“Bartók & Baroque”, Bartók, Scarlatti, François Couperin en Johann Sebastian Bach door Helga Váradi op klavecimbel. Buitengewoon!

In navolging van Huguette Dreyfus nam de Hongaarse klaveciniste Helga Váradi, stukken uit Bartóks Mikrokosmos op klavecimbel op, maar nu gecombineerd met 18deeeuwse klaviermuziek. Meer dan geslaagd!

“Ik herinner mij, vertelt de zoon van Bela Bartók, dat mijn vader me als jongen meenam naar een familielid in Boedapest, Elizabeth Láng, om me een klavecimbel te tonen. Zowel mijn vader als ik waren geïntrigeerd door het instrument, vooral door het vermogen om de twee toetsenborden te koppelen. Later schreef hij in zijn voorwoord tot “Mikrokosmos”, dat tien van zijn pianostukken ook geschikt waren om op klavecimbel te spelen”.

Bartók bestudeerde in de jaren ’20 de compositietechnieken van de Duitse, Franse en Italiaanse meesters van de barok. De twee volumes met arrangementen voor piano, gedrukt in 1921 en 1924 door de Rozsnyai-uitgeverij in Boedapest, getuigden daarvan. Bovendien waren de sonates van Domenico Scarlatti tussen 1911 en 1931 bijzonder gewaardeerde onderdelen van zijn concertprogramma’s.
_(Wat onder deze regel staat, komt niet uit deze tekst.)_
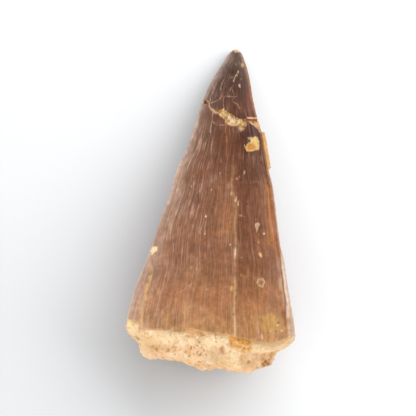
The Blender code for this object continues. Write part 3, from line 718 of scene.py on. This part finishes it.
def enamel_detail(points, turn):
    """Relief and look of the enamel at each of its points."""
    labial = (turn < 1) & (turn > 0)
    past_keel = np.where(turn > 1, np.minimum(turn - 1, 2 - turn), 0)
    above = eased(outward(points)[..., 2], -0.2, -0.03)
    colours = enamel_base(points, turn, above, past_keel)
    relief = np.zeros(points.shape[:-1])
    y = points[..., 1]

    # The carinae, and broad shallow flutes that run the length of the crown.
    from_keel = np.minimum(np.minimum(turn, 2 - turn), np.abs(turn - 1))
    relief += KEEL * near(from_keel, KEEL_WIDTH) * eased(y, TIP_Y, TIP_Y - 1.5)
    round_at = np.stack((np.cos(math.pi * turn) * 9, np.sin(math.pi * turn) * 9, y / 14), axis=-1)
    relief += 0.02 * grain(round_at, 1, 41) + 0.012 * grain(round_at, 0.5, 42)

    moved = wandering(wandering(points, 0.14, 0.6, 5), 0.05, 0.2, 12)
    broken = np.clip(0.85 + 0.7 * grain(points, 0.6, 61) + 0.6 * grain(points, 0.2, 60), 0.1, 1.25)
    for half_width, depth, strength, colour, line in CRACKS:
        mask = near(from_line(moved, line), 0.85 * half_width) * labial
        relief -= depth * mask
        colours = tinted(colours, colour, strength * mask * broken)

    slow = wandering(points, 0.12, 1.5, 6)
    # Pale and golden painted highlight along the facet edge.
    ridge_highlight = along_line(slow, FACET_LINE, 0.1, FACET_LINE_STRENGTH) * labial
    colours = tinted(colours, BEIGE, 0.5 * along_line(slow, FACET_LINE, 0.4, FACET_LINE_STRENGTH) * labial)
    golden = along_line(slow, FACET_LINE, 0.3, FACET_GOLD_STRENGTH) * labial
    colours = tinted(colours, FACET_GOLD_HIGHLIGHT, golden * broken)
    colours = tinted(colours, RIDGE_HIGHLIGHT, ridge_highlight * broken)
    golden = along_line(slow, LEFT_CARINA_LINE, 0.28, LEFT_CARINA_STRENGTH) * above
    colours = tinted(colours, GOLD, golden * broken)
    dark = along_line(slow, RIGHT_CARINA_LINE, 0.16, RIGHT_CARINA_STRENGTH) * above
    colours = tinted(colours, CARINA_SHADE, dark)
    # The white streak of painted highlight on the right, fading past the carina.
    highlight_streak = along_line(slow, RIGHT_STREAK, 0.18, RIGHT_STREAK_STRENGTH) * eased(past_keel, 0.03, 0.008)
    highlight_streak = highlight_streak * eased(y + STREAK_RETREAT * past_keel + 1.2 * grain(points, 1.2, 37), -5.0, -7.5)
    colours = tinted(colours, HIGHLIGHT_STREAK, highlight_streak * (0.8 + 0.4 * grain(points, 0.9, 63)))

    # A yellow patch, and flakes.
    patch = eased(inside(wandering(points, 0.4, 0.8, 8), YELLOW_PATCH), -0.35, 0.4) * labial
    colours = tinted(colours, OLD_YELLOW, 0.75 * patch * (1 + 0.5 * grain(points, 0.5, 67)))
    ragged = wandering(wandering(points, 0.1, 0.35, 7), 0.06, 0.15, 9)
    rough = grain(points, 0.3, 65) + 0.6 * grain(points, 0.15, 70)
    for outline, depth, colour in FLAKES:
        deep = inside(ragged, outline)
        relief -= depth * eased(deep, -0.03, 0.16) * (0.75 + 0.35 * grain(points, 0.5, 64)) * above
        worn_floor = linear(colour) * (1 + 0.14 * rough[..., None])
        colours = laid_over(colours, worn_floor, eased(deep, -0.06, 0.05) * above)
    chip_floor = eased(inside(ragged, CHIP), 0.02, 0.22) * labial * (1 + 0.3 * rough)
    colours = paint_blobs(colours, points, CHIP_FLOOR, chip_floor)
    for x, middle_y, half_x, half_y, strength, colour in SPECKS:
        away = np.hypot((ragged[..., 0] - x) / half_x, (ragged[..., 1] - middle_y) / half_y)
        mask = eased(away, 1.35, 0.35) * above
        relief -= 0.03 * mask * labial
        colours = tinted(colours, colour, strength * mask)
    ring = near(from_line(ragged, RING), 0.13) * broken * labial
    colours = tinted(colours, DUST, 0.7 * ring)
    return relief, own_colour(points, colours, ENAMEL_LIGHT, ENAMEL_GLOSS)


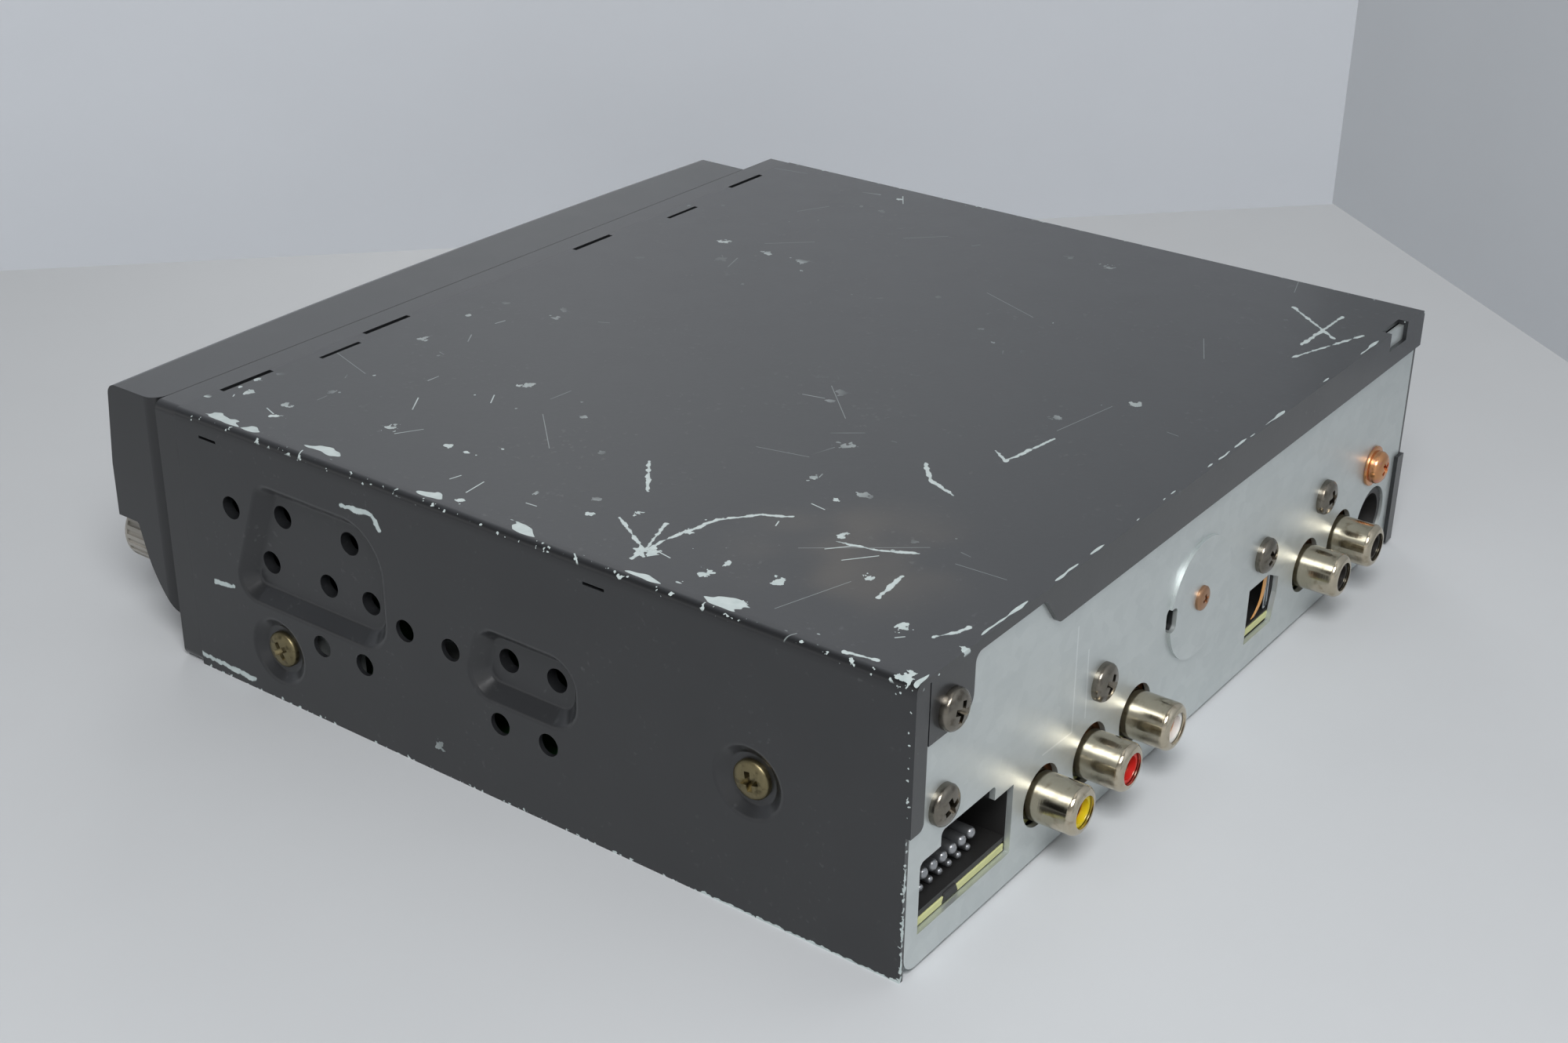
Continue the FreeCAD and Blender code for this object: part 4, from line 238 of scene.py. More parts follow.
# %% [markdown]
# ## The room
# The player stands on a pale floor in the corner of a white box. The floor is one big sheet, which
# fades out into the sky from half a metre away on. The two walls stand where the picture shows the
# seams, and only the camera and the gloss see them, so that the light reaches every side of the player
# alike. From behind they are clear.

# %% Floor and walls
def room_finish(name, *tint):
    """A matt finish whose tone wanders a little round its tint."""
    finish = Finish(name, roughness=0.6)
    darker, lighter = (colour(*(part + change for part in tint)) for change in (-3, 3))
    finish.shade(Base_Color=finish.blend(finish.grain(40, detail=4), darker, lighter))
    return finish


def see_through_behind(finish):
    """Makes a wall clear from its back, so that it hides nothing in views from there."""
    output = finish.tree.nodes["Material Output"]
    behind = finish.tree.nodes.new("ShaderNodeNewGeometry").outputs["Backfacing"]
    clear = finish.tree.nodes.new("ShaderNodeBsdfTransparent")
    mix = finish.tree.nodes.new("ShaderNodeMixShader")
    finish.tree.links.new(behind, mix.inputs[0])
    finish.tree.links.new(finish.shader.outputs[0], mix.inputs[1])
    finish.tree.links.new(clear.outputs[0], mix.inputs[2])
    finish.tree.links.new(mix.outputs[0], output.inputs["Surface"])


floor_finish = room_finish("floor_finish", 200, 203, 206)
floor_x, floor_y = floor_finish.apart()[:2]
away = (floor_x * floor_x + floor_y * floor_y) ** 0.5
floor_finish.shade(Alpha=floor_finish.ramp(away, 1300, 500))
bpy.ops.mesh.primitive_plane_add(size=8, location=(0, 0, 0))
floor = bpy.context.object
floor.name = "floor"
floor.data.materials.append(floor_finish.material)

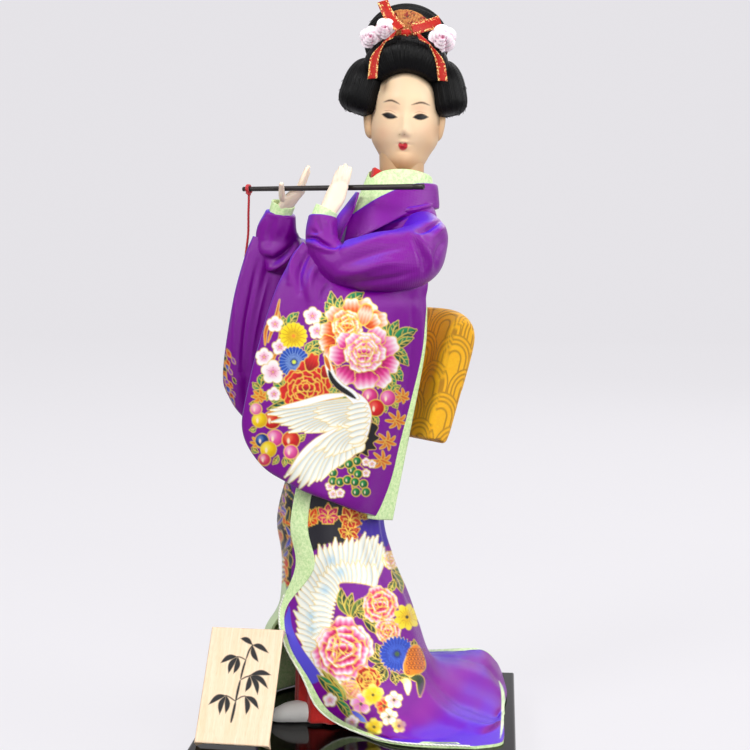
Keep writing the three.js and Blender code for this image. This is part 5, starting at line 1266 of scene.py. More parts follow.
def sewn(name, cad, front, side, thickness, puffed, back):
    """A whole sleeve: the bag's two cloths and the puff over the forearm."""
    front_sheet = cloth("front", front, thickness, sleeve_heart, [satin, lining], side=side)
    back_sheet = cloth("back", back, 0.5, (0, -200, 150 + deck), [satin, lining], coarse=2)
    made = join([front_sheet, puffed, back_sheet], name)
    stands_for(made, "doll", cad)


sewn("sleeve_near", "left_sleeve", front_cloth, sleeve_side, 0.7, left_puff, back_cloth[::4, ::4])

right_stations = [(1, 16, 199, 9.5, 8.5), (-12, 17, 190, 10.5, 8.5), (-24, 10, 187, 10.5, 8.5), (-32, -0.6, 191, 10, 8),
                  (-34.2, -4.6, 199, 8.6, 6.6), (-32.6, -6.4, 208, 6.2, 5.8)]
right_bag_rows = [
    [(-43.6, -7.4, 199), (-38, -6.6, 197), (-31, -2, 194), (-24, 6, 190), (-17, 15, 188)],
    [(-46.8, -8, 190), (-41, -8, 186), (-33, -4, 182), (-25, 6, 178), (-17.5, 16, 175)],
    [(-53, -8.5, 167), (-45, -9.4, 165), (-36, -5.5, 163), (-27, 5, 160), (-20, 16, 157)],
    [(-56.6, -8, 143), (-48, -8.6, 141), (-38, -5, 139), (-29, 5, 137), (-22.5, 16, 134)],
    [(-54.6, -7, 134), (-47, -7.6, 128), (-38, -4, 125), (-31, 5, 122), (-25.6, 15.6, 119)],
    [(-48.6, -6, 127.4), (-43, -6, 120), (-36.6, -3, 115), (-32.4, 4.4, 111), (-28.6, 14, 107)],
]
right_folds = [
    (0.8, 265, 0.08, 50, 0, -0.14),
    (0.72, 250, 0.06, 60, 0, 0.10),
    (0.9, 300, 0.12, 16, 30, -0.09),
    (0.55, 280, 0.1, 30, 60, -0.08),
    (0.35, 200, 0.2, 24, 60, 0.06),
    (0.35, 90, 0.25, 24, 40, -0.07),
]
right_puff = puff("right_sleeve_puff", right_stations, right_folds, 5)
crease(right_puff, [
    ([(262, 258), (274, 261), (288, 252), (299, 239)], 4.0, -2.6),
    ([(256, 262), (263, 269), (276, 267), (290, 256), (303, 240)], 2.6, 1.6),
    ([(266, 214), (257, 230), (254, 246), (256, 260)], 2.6, 1.2),
    ([(275, 216), (270, 230), (268, 244)], 4.0, -0.8),
    ([(288, 218), (287, 232), (282, 244)], 4.0, 0.8),
])
far_front, far_back = bag(
    right_bag_rows, sleeve_heart, 160, 100, 1.4,
    lambda s, t: 1.1 * hump(t, 0.45 - 0.15 * s, 0.07) - 1.3 * hump(t, 0.3 - 0.1 * s, 0.06) + 0.9 * hump(t, 0.72, 0.08)
    - 0.9 * hump(t, 0.6, 0.05),
)
far_front = press(far_front, lift(far_front, sleeve_heart), [
    ([(252, 232), (244, 262), (236, 300), (232, 350)], 3.2, 1.2),
    ([(258, 262), (252, 290), (245, 330), (242, 372)], 3.4, -1.3),
    ([(270, 272), (262, 300), (254, 340), (250, 376)], 3.4, 1.1),
])
far_side = canvas(far_front, lift(far_front, sleeve_heart))
for i in range(26):
    x, y = draw.uniform(224, 236), 352 + 2.2 * i
    stroke(far_side, [(x - 2, y - 3), (x + 1, y + 3)], draw.uniform(2, 4), edge_inks[(i * 3) % 5], 0.5)
sewn("sleeve_far", "right_sleeve", far_front, far_side, 0.6, right_puff, far_back[::2, ::2])

for name, flat, rests_on, rows, cad in [
    ("sleeve_near_lining", (0.020, 0.088), "sleeve_near", [
        [(19, -24.4, 170.6), (24, -19.4, 170.8), (27.5, -13.4, 171)],
        [(14, -25.8, 153), (20, -19.6, 153), (26.6, -11.4, 153)],
        [(6, -27, 123), (13, -19.6, 123), (21.3, -10.4, 123.4)],
        [(4, -19.4, 86), (8.4, -14.6, 84.6), (13.6, -9.8, 83.4)],
    ], "left_sleeve_lining"),
    ("sleeve_far_lining", (0.017, 0.064), "sleeve_far", [
        [(-28, 7, 168), (-22.5, 13.6, 167), (-18.6, 20, 166)],
        [(-31, 6.6, 145), (-25, 14, 144), (-20.4, 21, 143)],
        [(-32.6, 5.8, 112), (-27, 13.6, 108.6), (-22.4, 20.6, 106)],
    ], "right_sleeve_lining"),
]:
    hanging = grid(np.array(rows, float) + up_deck, 120, 24)
    down, across = shares(hanging)
    wave = 0.4 * np.sin(5 * across) * (0.2 + 0.8 * down)
    hanging = hanging + lift(hanging, sleeve_heart) * wave[..., None]
    strip = cloth(name, hanging, 0.6, sleeve_heart, [lining], coarse=4)
    stands_for(strip, "doll", cad)

# Pale green cuffs of the inner sleeves stand out round the wrists.
# Each is a short tube of lining, folded over at its mouth and sewn inside the satin.
cuff_wall = 0.7
cuff_sides = 64
for name, flat, stations, cad in [
    ("cuff_near", (0.023, 0.010), [(-13.4, -30.8, 202, 4.4, 4.6), (-12.6, -30.2, 206, 4.4, 4.6),
                                   (-11, -29.6, 209.4, 4.6, 4.8)], "left_cuff"),
    ("cuff_far", (0.028, 0.010), [(-33.4, -5.8, 203, 4.6, 4.6), (-32.6, -6.8, 208, 4.6, 4.6),
                                  (-31.2, -7.8, 212, 4.8, 4.8)], "right_cuff"),
]:
    line = spline(np.array(stations, float), 30)
    outer = line[:, :3] + up_deck
    ways = [np.concatenate([way, way[::-1]])[:, None] for way in frames(outer)]
    sizes = [np.concatenate([line[:, k], line[::-1, k] - cuff_wall])[:, None] for k in (3, 4)]
    turn = np.linspace(0, 2 * np.pi, cuff_sides, endpoint=False)
    pleat = 1 + 0.018 * np.sin(9 * turn) + 0.012 * np.sin(4 * turn + 1)
    ring = ways[0] * (sizes[0] * np.cos(turn) * pleat)[..., None] + ways[1] * (sizes[1] * np.sin(turn) * pleat)[...,
        None]
    cuff = ringed(name, np.concatenate([outer, outer[::-1]])[:, None] + ring, lining, closed=True)
    stands_for(cuff, "doll", cad)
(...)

De sonate in E (K 162) uit de Rozsnyai-editie staat op deze cd als voorbeeld.

Het werk van barokcomponisten als Bach, Couperin (foto’s) en Scarlatti vormen de hoeksteen van deze cd met wederzijdse verwijzingen tussen hun wereld en deze van Bartók. Bepaalde composities uit de zes boeken “Mikrokosmos” (1926-1939), de Bourrée en de hulde (Hommage) aan J.S.B, verwezen er naar en de chromatische Inventie uit boek 5 en de hulde aan Bach uit boek 3, verwezen zelfs rechtstreeks naar Bachs gelijkaardige prelude in c (BWV 847). De formeel compacte miniaturen van Bartóks “Mikrokosmos”, weerspiegelden weliswaar nog meer invloeden. Sterker nog, de traditionele Hongaarse muziek, Bulgaarse ritmes (cfr de hier uitgevoerde drie “Dansen in Bulgaarse ritmen” uit Boek 6), polyfonie en humoristische gegevens (bvb. “Hanswurst” uit Boek 5), vormden een synthese die Helga Váradi op klavecimbel in al zijn plasticiteit en ritmiek, perfect genuanceerd uitvoert. Andere werken op de cd, zijn de guitige en frivole programmastukken uit de “Pièces de Clavecin, 3e Livre, 18e Ordre” van François Couperin, en de Sonate in E, Kk. 162 (Andante-Allegro) van Domenico Scarlatti (foto).

De Hongaarse klaveciniste Helga Váradi begon al vroeg met muziek. Na pianolessen in Boedapest en het mooie Szentendre, aan de rechteroever van de Donau, begon ze op 13-jarige klavecimbel te spelen in Szentendre. Haar hoogstaande muzikale ontwikkeling was te danken aan leraren als Gabriella Karsai (piano), Angelika Csizmadia (klavecimbel), Ágnes Z. Lakos (piano), Tamás Zászkaliczky (orgel), Gordon C. Murray (klavecimbel), Jörg-Andreas Bötticher (klavecimbel), Wolfgang Zerer (orgel) en Lorenzo Ghielmi (orgel). 

Sedert januari 2015 is Helga Váradi (foto) titularis organiste van de protestantse tempel in Zollikon aan het meer van Zürich. Naast haar betrokkenheid als organiste en klaveciniste, is ze medewerkster van de onderzoeksafdeling van de “Zürcher Hochschule der Künste”, waar ze, met betrekking tot “De muziekgeschiedenis van de stad Zürich in de 20ste eeuw”, documentatie verzamelt over het leven van de violiste Stefi Geyer, en haar relatie tot Béla Bartók.

Om de ontmoeting tussen de gekozen stukken uit de boeken 3,4, 5 en 6 uit Bartóks “Mikrokosmos”, en de barokstijl te optimaliseren, werd de opname gerealiseerd op twee verschillende instrumenten. Het historisch Ruckers-klavecimbel maakte de interpretatie van de barokmuziek mogelijk, terwijl de Mikrokosmos-stukken werden uitgevoerd op een klavecimbel met twee klavieren uit 2014, uit het atelier van Martin Vyhnálek. Deze laatste biedt een groter volume en de stemming van 392 Hz werd behouden in overeenstemming met die van het klavecimbel van Ruckers. Een buitengewoon originele, verrijkende en verruimende opname. Buitengewoon!